Taufiq Abdullah menyatakan setidak-tidaknya ada tiga pola pembentukkan budaya yang tampak dari proses pembentukan negara atau kerajaan Islam, yaitu :
1. Pola Samudra Pasai; lahirnya Samudera Pasai berlangsung melalui perubahan dari negara yang segmenter ke negara yang terpusat. Kerajaan ini bukan hanya berhadapan dengan golongan-golongan yang belum ditundukkan dan diislamkan dari wilayah pedalaman, tetapi juga harus menyelesaikan pertentangan politik serta pertentangan keluarga yang berkepanjangan. Dalam proses perkembangannya menjadi negara terpusat Samudera Pasai juga menjadi pusat pengajaran agama. Reputasinya sebagai pusat agama terus berlanjut walaupun kemudian kedudukan ekonomi dan politiknya menyusut.

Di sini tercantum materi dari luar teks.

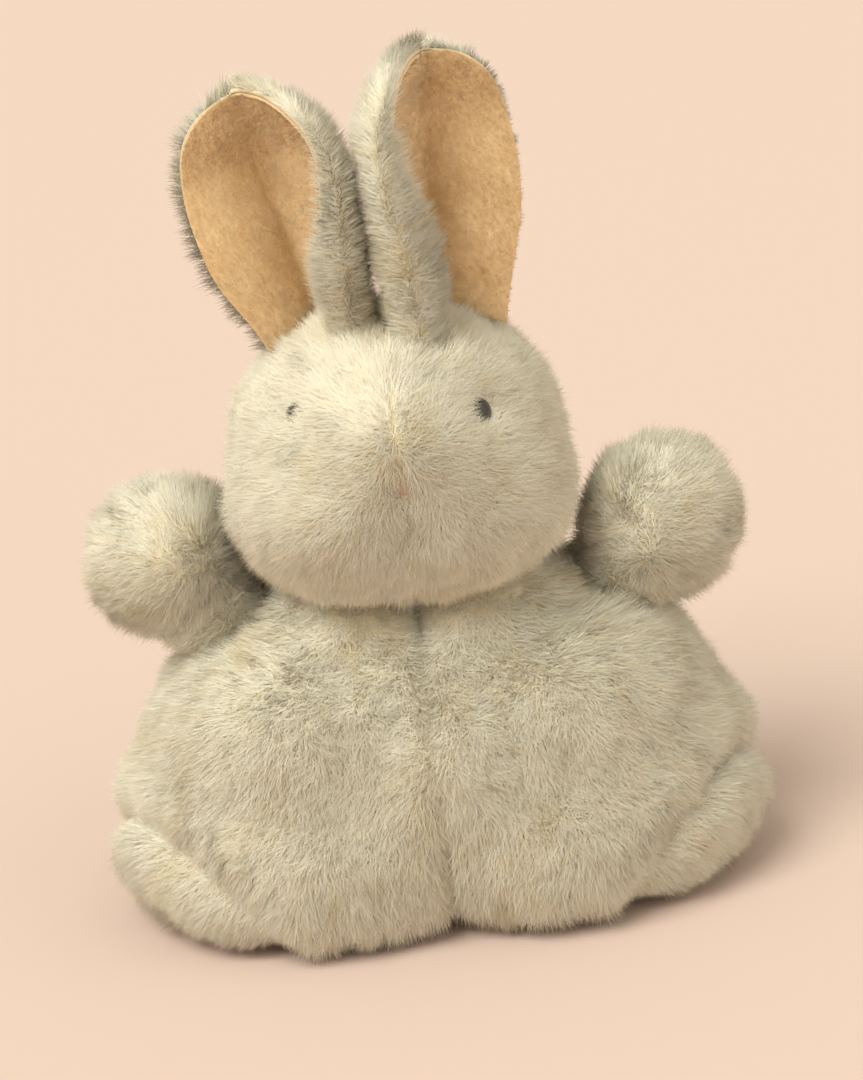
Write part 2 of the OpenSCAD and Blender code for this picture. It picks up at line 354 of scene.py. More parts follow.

Dengan pola ini, Samudera Pasai memiliki “kebebasan budaya” untuk memformulasikan struktur dan sistem kekuasaan yang mencerminkan tentang dirinya.
2. Pola Sulawesi Selatan; pola Islamisasi melalui keraton atau pusat kekuasaan. Proses Islamisasi berlangsung dalam suatu struktur negara yang telah memiliki basis legitimasi geneologis. Konversi agama menunjukkan kemampuan raja. Penguasa terhindar dari penghinaan rakyatnya dalam masalah kenegaraan. Pola ini digunaka di Sulawesi Selatan, Maluku, dan Banjarmasin. Islamisasi di daerah ini tidak memberi landasan bagi pembentukan negara. Islam tidak mengubah desa menjadi suatu bentuk baru dari organisasi kekuasaan. Konversi agama dijalankan, tetapi pusat kekuasaan telah ada lebih dahulu.
3. Pola Jawa; di Jawa, Islam mendapatkan suatu sistem politik dan struktur kekuasaan yang telah lama mapan. Ketika kekuasaan raja melemah, para saudagar kaya di berbagai kadipaten di wilayah pesisir mendapat peluang besar untuk menjauhkan diri dari kekuasaan raja. Mereka tidak hanya masuk Islam, tetapi juga memasuki pusat-pusat politik yang independen. Setelah keraton besar goyah, keraton-keraton kecil bersaing menggantikan kedudukannya. Ketika abad ke-14 komunitas muslim sudah besar, bersamaan dengan melemahnya Majapahit, Demak tampil menggantikan kedudukan. Dengan posisi seperti ini, Demak tidak saja menjadi pemegang hegemoni politik, tetapi juga menjadi “jembatan penyeberangan” Islam yang paling penting di Jawa.